Kansas State’s timely hitting fell short in the worst of times for the Wildcats. Kansas State stranded 11 runners, went 1-8 with runners in scoring position, and was 0-3 with the bases loaded. When KSU needed a run pushed across, the Sun Devils leaned on some of their more experienced arms to snuff the threats.

“At the end of the day, good teams pick each other up when they need to be picked up,” Bloomquist said.

It was the upperclassmen, two junior-college transfers, and a redshirt senior who did their jobs out of the bullpen and collected outs when needed.

Junior right-handed pitcher Ryan Schiefer, a Central Arizona College transfer, threw one and one-third innings and pitched out of a bases-loaded situation in the top of the fifth inning to keep the game tied. When recruiting him to Arizona State, Bloomquist and assistant head coach Anthony Gilich envisioned the strides he could make as they trusted his arm and demeanor.
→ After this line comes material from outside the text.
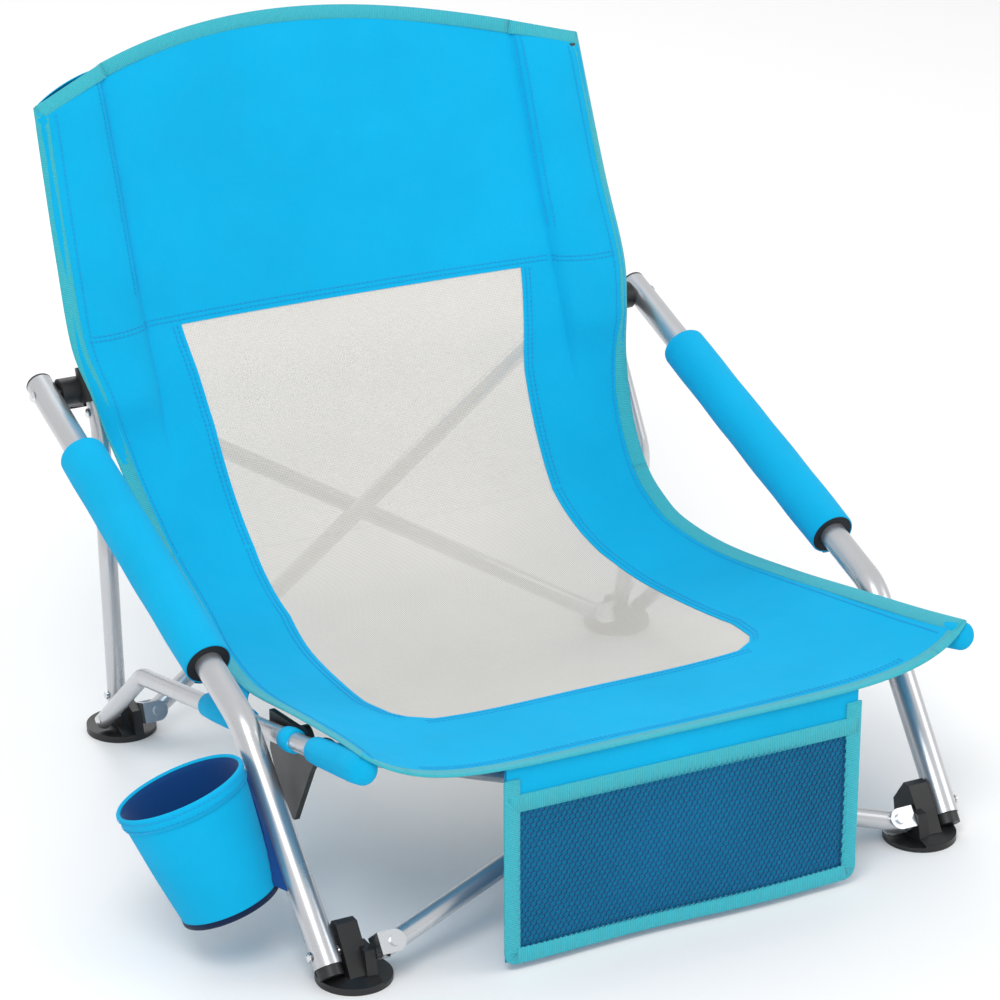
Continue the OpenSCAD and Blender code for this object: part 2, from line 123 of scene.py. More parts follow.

Just two innings later, Pima Community College transfer junior left-handed pitcher Matt Cornelius flipped across a slider to earn the final out with the bases loaded and again kept the game tied. Bloomquist liked Cornelius’ mentality coming in as a transfer and trusted his gut in rolling out Cornelius in pressure situations.

“It’s a big moment for sure,” Schiefer said. “But you’ve got to simplify it; it’s really not that complicated. You’ve got a job to do, so rise to the occasion. Get the job done.”

After ASU took the lead in the seventh inning from a single grounded through the right side for sophomore Isaiah Jackson’s 12th and 13th RBIs in his 19th at-bat, experience proved valuable again for Arizona State in the late innings.

With the bases loaded for the third time in the game, Kansas State looked for a base hit to make things interesting down by three runs in the ninth. With a 2-0 count, Bloomquist called upon his back-end, adrenaline-seeking righty to end the game.

“Coming in with a 2-0 count and the sacks juiced, go-ahead run, I just told him, ‘You’re the one guy that can handle this situation, so go get ’em,'” Bloomquist said. “And he didn’t disappoint.”

The big right-hander pumped his fastball, then his fist, as the Sun Devil dugout poured onto the field in relief after redshirt senior right-handed pitcher Matt Tieding climbed back to earn a swinging strike three.

“Moments like that are always so fun,” Tieding said. “Coming in with the chance to save the game for the team is always a blast.”

The mentality of the experienced bullpen arms seems to be clear; embrace the moment and execute.

“That’s why you play baseball, right?” Tieding said. “It’s for moments like that. It wasn’t about calming the pressure for me at all. It was about embracing it, just having fun in it.”